Flask is an amazing library that makes it really easy to make an API endpoint for any Python program. I like to use Flask-RESTful, as I described in a previous post where I made an API for my personal TV App. Setting up an API is easy, following my previous post you can see this bit of code where different end points are created:

from flask import Flask, request, jsonify
from flask_restful import reqparse, Resource, Api
from show_schedule import airing_shows, show_id, next_prev_ep
from db import DB
app = Flask(__name__)
api = Api(app)
db = DB()
def options(self):
    pass
  
class Airing(Resource):
  def get(self):
    episodes = db.getAllShows()
    ids = [id[0] for id in episodes]
    _episodes = airing_shows(ids)
    return jsonify(_episodes)
    
class ShowID(Resource):
  def get(self,show):
    return jsonify(db.get_show_id(show))
  def post(self,show):
    sid,name=show_id(show)
    db.addShow(sid,name)
    return jsonify(id=sid,show=name)
class allShows(Resource):
  def get(self):
    return jsonify(db.getAllShows())
class NextPrev(Resource):
  def get(self,show):
    id, = db.get_show_id(show)
    if (id != []):
      episodes = next_prev_ep(id[0])
      return jsonify(episodes)
api.add_resource(Airing,'/airing/')
api.add_resource(ShowID,'/show/<show>')
api.add_resource(allShows,'/show/')
api.add_resource(NextPrev,'/episodes/<show>')
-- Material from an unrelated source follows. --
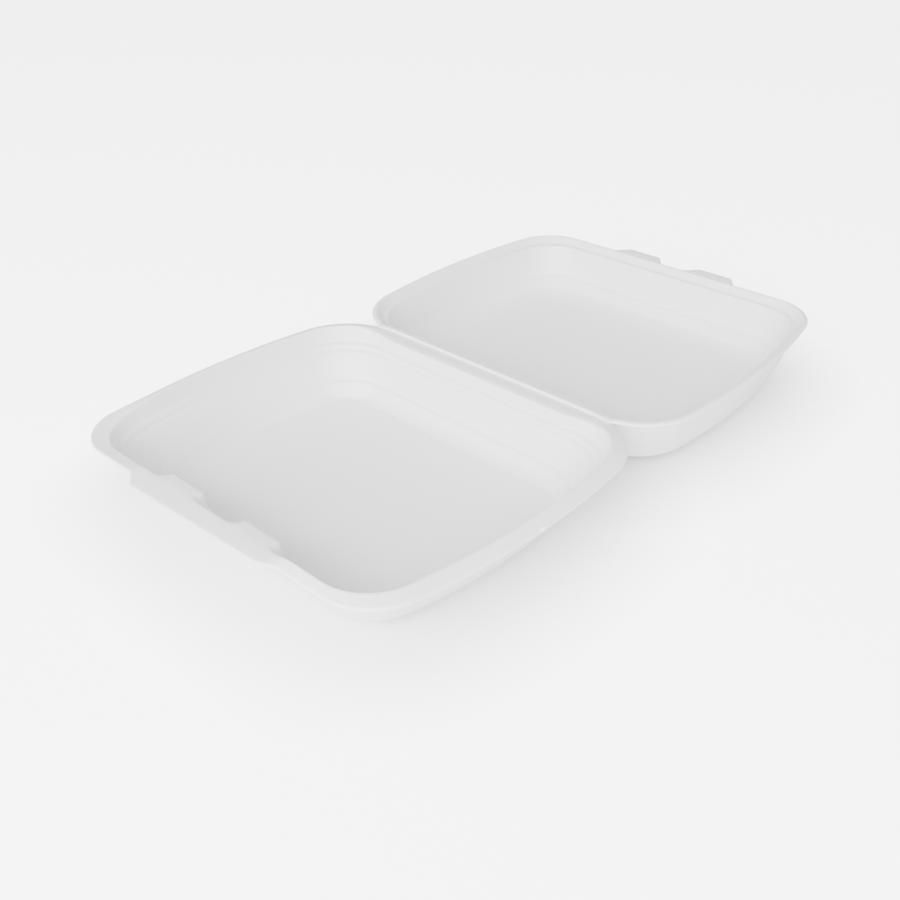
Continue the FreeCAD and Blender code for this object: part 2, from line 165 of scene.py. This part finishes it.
# Natural edge of the rim beside the fold, straight and then a corner arc,
# before the land fills the notches' inner ends.
def hingeEdge(x):
    start = rim["hingeHalf"] - rim["hingeCorner"]
    over = np.clip(np.abs(x) - start, 0.0, rim["hingeCorner"] - 0.01)
    inner = rim["halfDepth"] - rim["hingeCorner"]
    return inner + np.sqrt(rim["hingeCorner"] ** 2 - over**2)


# Smooth-shaded object at the origin, with its place in its mesh, from points in millimetres.
def makeObject(name, verts, faces):
    mesh = bpy.data.meshes.new(name)
    mesh.from_pydata((verts * millimetre).tolist(), [], faces)
    mesh.update()
    mesh.polygons.foreach_set("use_smooth", np.ones(len(mesh.polygons), bool))
    obj = bpy.data.objects.new(name, mesh)
    scene.collection.objects.link(obj)
    return obj


# On a closed shell the recalculated normals point out of the foam.
def faceOutward(obj):
    mesh = bmesh.new()
    mesh.from_mesh(obj.data)
    bmesh.ops.recalc_face_normals(mesh, faces=mesh.faces)
    mesh.to_mesh(obj.data)
    mesh.free()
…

if __name__ == '__main__':
     app.run(host='0.0.0.0', port=8080)

In this specific example, I imported functions from show_schedule and the db class. It is no different if you wanted to call a Crawler object and return a JSON response of the details read by the Crawler. Keep in mind the response could be very slow if in the prototyping phase, so there may need to be extra effort to ensure delays won’t time out. Whenever possible, use a library like requests instead of Selenium as it will increase the speed of your API up significantly. Sometimes even a hybrid approach can work if certain parts of the site cannot be accessed via requests.